Yes, this happens (Godbolt) even when the subrange is an lvalue. In normal C++, lvalue-ness means you might look at that value later. But in Ranges, value category is a proxy for lifetime — that’s why we always take ranges by forwarding reference but treat them as lvalues inside the function body — and “look-at-later-ness” is communicated strictly by the multi-pass-ness (forward-ness) of the iterator type. subrange::begin() is allowed to modify the subrange in this case because we know it’s an input range — it would be a semantic error to call begin() a second time.

template<bool B>
struct DevZeroIterator {
  using value_type = int;
  using difference_type = int;
  explicit DevZeroIterator() = default;
  DevZeroIterator(const DevZeroIterator&) requires B = default;
  DevZeroIterator(DevZeroIterator&&) = default;
  DevZeroIterator& operator=(const DevZeroIterator&) = default;
  int operator*() const { return 0; }
  auto& operator++() { return *this; }
  void operator++(int) {}
  bool operator==(std::default_sentinel_t) const { return false; }
};

auto r1 = std::ranges::subrange(DevZeroIterator<true>(), std::default_sentinel);
auto r2 = std::ranges::subrange(DevZeroIterator<false>(), std::default_sentinel);
static_assert(std::ranges::range<const decltype(r1)>);
static_assert(!std::ranges::range<const decltype(r2)>);

Bottom line: Never take arbitrary ranges (not even views, which might be filter_view; not even borrowed ranges, which might be subrange) by const&. C++20 Ranges are designed always to be taken by forwarding reference, and then iterated as (possibly-modifiable) lvalues.

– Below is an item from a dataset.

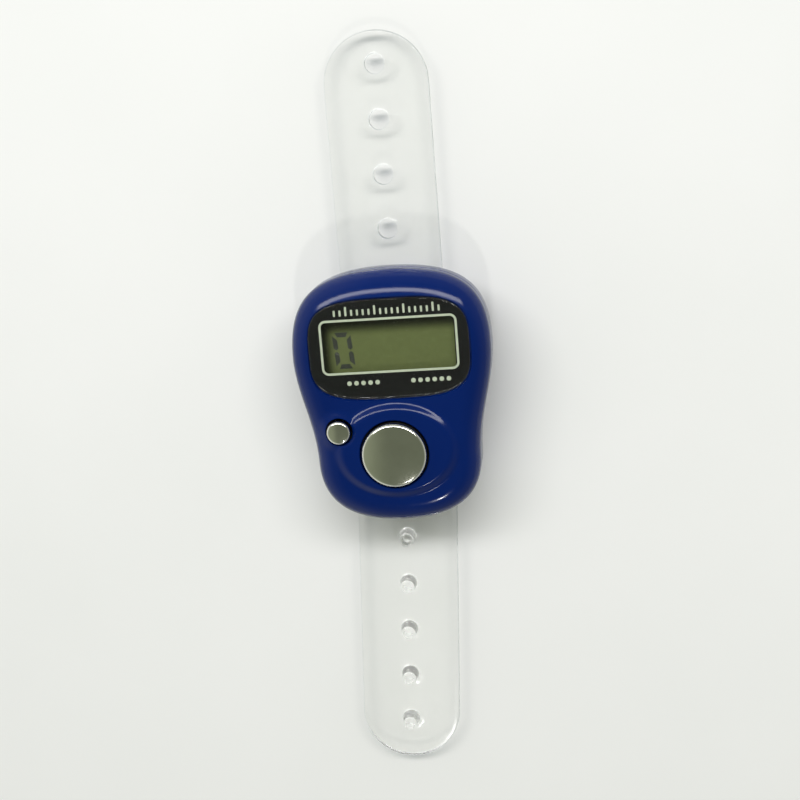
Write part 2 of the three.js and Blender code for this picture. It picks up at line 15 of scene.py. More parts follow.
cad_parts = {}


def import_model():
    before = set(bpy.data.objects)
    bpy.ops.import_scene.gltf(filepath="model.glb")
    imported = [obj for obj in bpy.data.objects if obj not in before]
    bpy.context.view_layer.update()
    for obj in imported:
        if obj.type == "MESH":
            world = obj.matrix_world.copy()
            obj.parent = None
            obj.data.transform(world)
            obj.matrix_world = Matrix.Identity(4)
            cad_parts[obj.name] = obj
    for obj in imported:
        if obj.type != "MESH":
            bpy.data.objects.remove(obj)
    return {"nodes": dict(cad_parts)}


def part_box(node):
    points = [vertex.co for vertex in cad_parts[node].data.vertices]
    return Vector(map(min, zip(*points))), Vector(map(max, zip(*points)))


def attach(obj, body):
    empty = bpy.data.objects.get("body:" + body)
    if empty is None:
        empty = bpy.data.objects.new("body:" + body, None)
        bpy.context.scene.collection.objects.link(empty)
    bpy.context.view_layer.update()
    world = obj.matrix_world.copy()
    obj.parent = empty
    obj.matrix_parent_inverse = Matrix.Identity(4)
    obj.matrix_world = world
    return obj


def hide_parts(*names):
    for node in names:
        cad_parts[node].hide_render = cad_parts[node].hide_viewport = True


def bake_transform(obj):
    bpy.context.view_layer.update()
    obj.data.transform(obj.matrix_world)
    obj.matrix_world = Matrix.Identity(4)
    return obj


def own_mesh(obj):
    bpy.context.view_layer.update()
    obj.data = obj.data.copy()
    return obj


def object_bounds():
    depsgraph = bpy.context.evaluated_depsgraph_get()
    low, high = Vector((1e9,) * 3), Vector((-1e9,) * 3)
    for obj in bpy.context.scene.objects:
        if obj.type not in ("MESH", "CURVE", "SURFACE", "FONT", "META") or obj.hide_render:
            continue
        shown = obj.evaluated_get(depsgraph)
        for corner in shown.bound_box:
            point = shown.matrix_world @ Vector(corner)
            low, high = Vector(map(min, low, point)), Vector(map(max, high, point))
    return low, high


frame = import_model()
CAD_BOX = [list(corner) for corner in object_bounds()]

MM = 0.001


def box_mm(node):
    """Lowest and highest corner of a CAD node, in millimetres."""
    low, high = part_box(node)
    return Vector(low) / MM, Vector(high) / MM


def middle(node):
    """The middle of a CAD node's box, in millimetres."""
    low, high = box_mm(node)
    return (low + high) / 2


# ---------------- sizes from the frame
CASE_LOW, CASE_HIGH = box_mm("front_case")
CASE_X = (CASE_LOW.x + CASE_HIGH.x) / 2
CASE_Y = (CASE_LOW.y + CASE_HIGH.y) / 2
HALF_WIDTH = (CASE_HIGH.x - CASE_LOW.x) / 2
HALF_LENGTH = (CASE_HIGH.y - CASE_LOW.y) / 2
FACE_Z = CASE_HIGH.z - 0.6  # the face lies this far below the count key's raised pad
PARTING_Z = (box_mm("rear_case")[1].z + CASE_LOW.z) / 2

STRAP_LOW, STRAP_HIGH = box_mm("strap_middle")
STRAP_BOTTOM, STRAP_TOP = STRAP_LOW.z, STRAP_HIGH.z
BACK_Z = STRAP_TOP + 0.3  # the case's flat back, clear of the strap

WINDOW_LOW, WINDOW_HIGH = box_mm("display_window")
WINDOW_CENTRE = (WINDOW_LOW + WINDOW_HIGH) / 2
WINDOW_SIZE = (WINDOW_HIGH - WINDOW_LOW) / 2
POLARISER_LOW, POLARISER_HIGH = box_mm("lcd_front_polariser")
DISPLAY_X = (POLARISER_LOW.x + POLARISER_HIGH.x) / 2
DISPLAY_Y = (POLARISER_LOW.y + POLARISER_HIGH.y) / 2
PRINT_LOW, PRINT_HIGH = box_mm("window_print")

WALL = 1.3
FACE_THICKNESS = 1.6
BACK_THICKNESS = 1.2
WAIST_HALF_WIDTH = 12.9
REAR_EDGE = 2.2  # radius of the back's rounded edge
CREST_REACH = (3.5, 4.9)  # the front's rounded edge, inwards: at the keys, at the window
CREST_DROP = (3.1, 4.1)  # the same, downwards
CREST_CHANGE = (5, 16)  # from this y to this y the edge grows
PARTING_GAP = 0.03  # each shell stops this far from the parting line
PARTING_ROUND = 0.12  # size of the small round at the parting line

BAR_PLACES = (CASE_Y + 14, CASE_Y - 14)
BAR_REACH = 10.0
BAR_HALF_WIDTH = 1.5
BAR_THICKNESS = 1.0
POST_WIDTH = 1.5
DOOR_HOLE = 7.5
LUG_REACH, LUG_HALF_WIDTH = 8.9, 1.6
POST_RADIUS = 1.9
CASE_SCREWS = [f"case_screw_{i}" for i in (1, 2, 3, 4)]

COUNT_AT = middle("count_button")
RESET_AT = middle("reset_button")
COUNT_TOP = box_mm("count_button")[1].z
RESET_TOP = box_mm("reset_button")[1].z
COUNT_RADIUS, COUNT_HOLE = 5.1, 5.5
RESET_RADIUS, RESET_HOLE = 1.85, 2.2
PAD_SLOPE = 1.95
PADS = (  # centre, half width, half height and height of the raised pads round the keys
    (CASE_X, CASE_Y - 8.0, 10.2, 7.85, 0.7),
    (RESET_AT.x, RESET_AT.y, 3.7, 3.7, 0.45),
)


# ---------------- mesh tools
SMOOTH_ANGLE = 35  # edges sharper than this stay sharp, in degrees


def added(name, data):
    """A new object in the scene."""
    obj = bpy.data.objects.new(name, data)
    bpy.context.scene.collection.objects.link(obj)
    return obj


def finished(name, bm, smooth_angle=SMOOTH_ANGLE):
    """A new object from a bmesh in millimetres."""
    bmesh.ops.remove_doubles(bm, verts=bm.verts, dist=1e-4)
    bmesh.ops.dissolve_degenerate(bm, dist=1e-5, edges=bm.edges)
    bmesh.ops.recalc_face_normals(bm, faces=bm.faces)
    mesh = bpy.data.meshes.new(name)
    bm.to_mesh(mesh)
    bm.free()
    mesh.transform(Matrix.Scale(MM, 4))
    mesh.shade_smooth()
    mesh.set_sharp_from_angle(angle=math.radians(smooth_angle))
    return added(name, mesh)


def skin(bm, rings):
    """Quads between closed rings of equal length; each ring is a list of (x, y, z)."""
    rows = [[bm.verts.new(point) for point in ring] for ring in rings]
    count = len(rows[0])
    for upper, lower in zip(rows, rows[1:]):
        for j in range(count):
            k = (j + 1) % count
            bm.faces.new((upper[j], upper[k], lower[k], lower[j]))
    return rows


def lathe(name, centre, profile, steps):
    """A solid of revolution about a vertical line. The profile runs from axis to axis."""
    bm = bmesh.new()
    rings = []
    for radius, z in profile:
        ring = []
        for i in range(steps):
            angle = 2 * math.pi * i / steps
            ring.append(
                (centre.x + radius * math.cos(angle), centre.y + radius * math.sin(angle), z)
            )
        rings.append(ring)
    skin(bm, rings)
    return finished(name, bm)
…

template<std::ranges::range R>
void foreach(const R& rg) { // Wrong!
  for (auto&& elt : rg) { }
}

template<std::ranges::range R>
void foreach(R&& rg) {      // Right!
  for (auto&& elt : rg) { }
}

Of course this doesn’t apply if you know what kind of object you’ll receive. If you know you’re taking a std::vector<int>, take by const&. If you know you’re taking a string_view, take by value. The advice to take ranges by forwarding reference applies only to STL-algorithm-like templates dealing with ranges of completely unknown type R.